[TASK STATEMENT]
Output the data below in full, byte for byte. Nothing may differ.
■ ■ ■ ■ ■
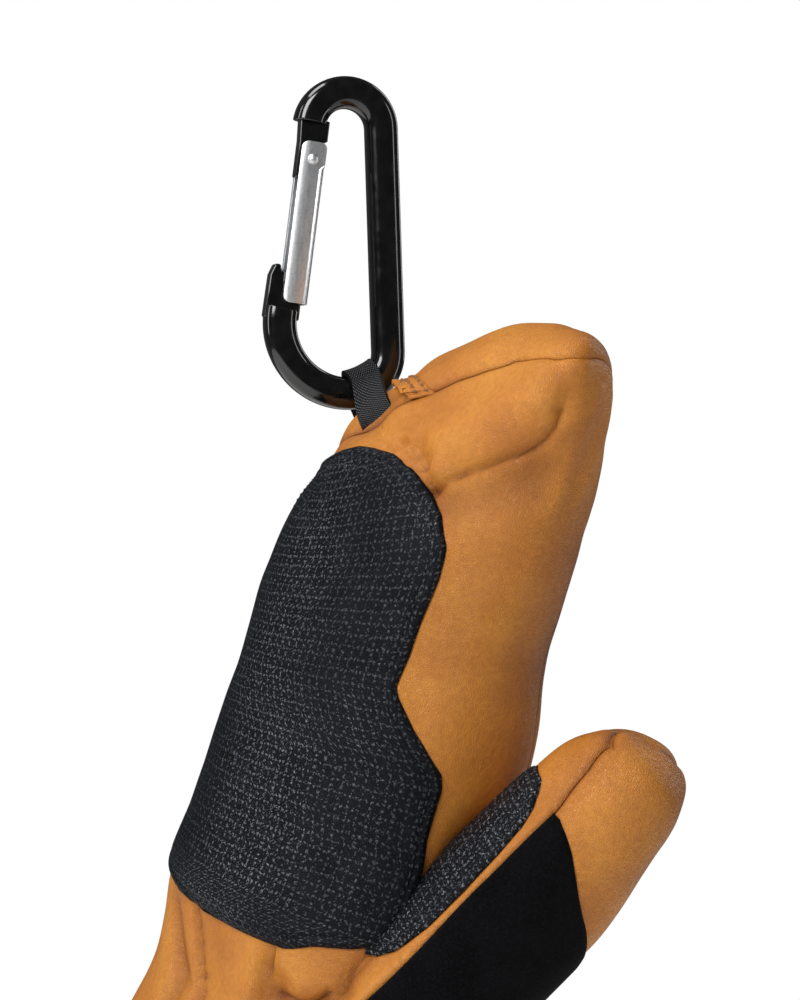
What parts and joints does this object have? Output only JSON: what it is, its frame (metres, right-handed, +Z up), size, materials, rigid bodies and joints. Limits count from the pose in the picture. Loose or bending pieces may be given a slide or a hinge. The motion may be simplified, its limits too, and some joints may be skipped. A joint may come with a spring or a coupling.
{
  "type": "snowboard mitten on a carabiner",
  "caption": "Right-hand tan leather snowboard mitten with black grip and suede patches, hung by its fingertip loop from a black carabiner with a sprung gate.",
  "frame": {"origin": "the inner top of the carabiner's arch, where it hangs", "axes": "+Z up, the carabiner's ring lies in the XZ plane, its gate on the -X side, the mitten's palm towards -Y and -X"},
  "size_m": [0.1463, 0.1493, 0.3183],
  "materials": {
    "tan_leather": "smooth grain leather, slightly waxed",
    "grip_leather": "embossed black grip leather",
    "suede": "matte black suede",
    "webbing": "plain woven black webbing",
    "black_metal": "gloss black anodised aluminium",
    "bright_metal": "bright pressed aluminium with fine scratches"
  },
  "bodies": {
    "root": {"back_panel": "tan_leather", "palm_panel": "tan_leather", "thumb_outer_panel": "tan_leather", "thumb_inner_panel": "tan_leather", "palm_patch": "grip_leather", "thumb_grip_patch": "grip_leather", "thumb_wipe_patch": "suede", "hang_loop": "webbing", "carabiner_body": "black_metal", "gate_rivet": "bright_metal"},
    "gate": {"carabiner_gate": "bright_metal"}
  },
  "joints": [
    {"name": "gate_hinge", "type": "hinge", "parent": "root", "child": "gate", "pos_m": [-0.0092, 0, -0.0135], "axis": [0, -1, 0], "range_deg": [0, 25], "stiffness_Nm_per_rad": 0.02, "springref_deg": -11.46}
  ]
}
■ ■ ■ ■ ■
[ANSWER TO THIS TASK]
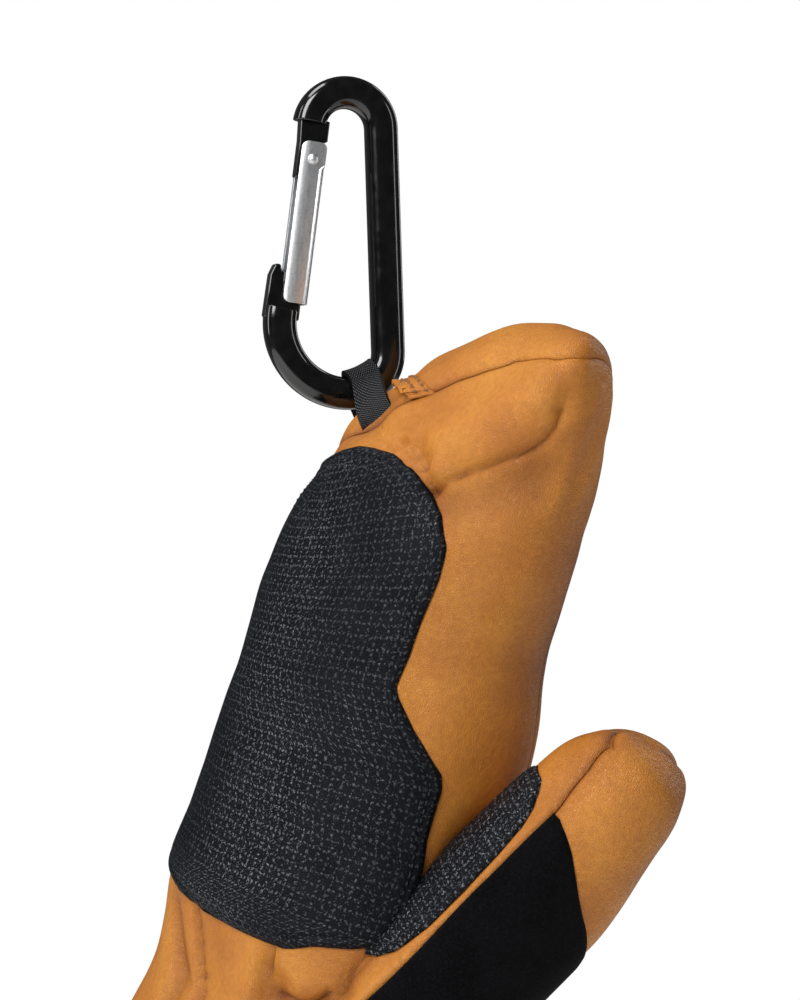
What parts and joints does this object have? Output only JSON: what it is, its frame (metres, right-handed, +Z up), size, materials, rigid bodies and joints. Limits count from the pose in the picture. Loose or bending pieces may be given a slide or a hinge. The motion may be simplified, its limits too, and some joints may be skipped. A joint may come with a spring or a coupling.
{
  "type": "snowboard mitten on a carabiner",
  "caption": "Right-hand tan leather snowboard mitten with black grip and suede patches, hung by its fingertip loop from a black carabiner with a sprung gate.",
  "frame": {"origin": "the inner top of the carabiner's arch, where it hangs", "axes": "+Z up, the carabiner's ring lies in the XZ plane, its gate on the -X side, the mitten's palm towards -Y and -X"},
  "size_m": [0.1463, 0.1493, 0.3183],
  "materials": {
    "tan_leather": "smooth grain leather, slightly waxed",
    "grip_leather": "embossed black grip leather",
    "suede": "matte black suede",
    "webbing": "plain woven black webbing",
    "black_metal": "gloss black anodised aluminium",
    "bright_metal": "bright pressed aluminium with fine scratches"
  },
  "bodies": {
    "root": {"back_panel": "tan_leather", "palm_panel": "tan_leather", "thumb_outer_panel": "tan_leather", "thumb_inner_panel": "tan_leather", "palm_patch": "grip_leather", "thumb_grip_patch": "grip_leather", "thumb_wipe_patch": "suede", "hang_loop": "webbing", "carabiner_body": "black_metal", "gate_rivet": "bright_metal"},
    "gate": {"carabiner_gate": "bright_metal"}
  },
  "joints": [
    {"name": "gate_hinge", "type": "hinge", "parent": "root", "child": "gate", "pos_m": [-0.0092, 0, -0.0135], "axis": [0, -1, 0], "range_deg": [0, 25], "stiffness_Nm_per_rad": 0.02, "springref_deg": -11.46}
  ]
}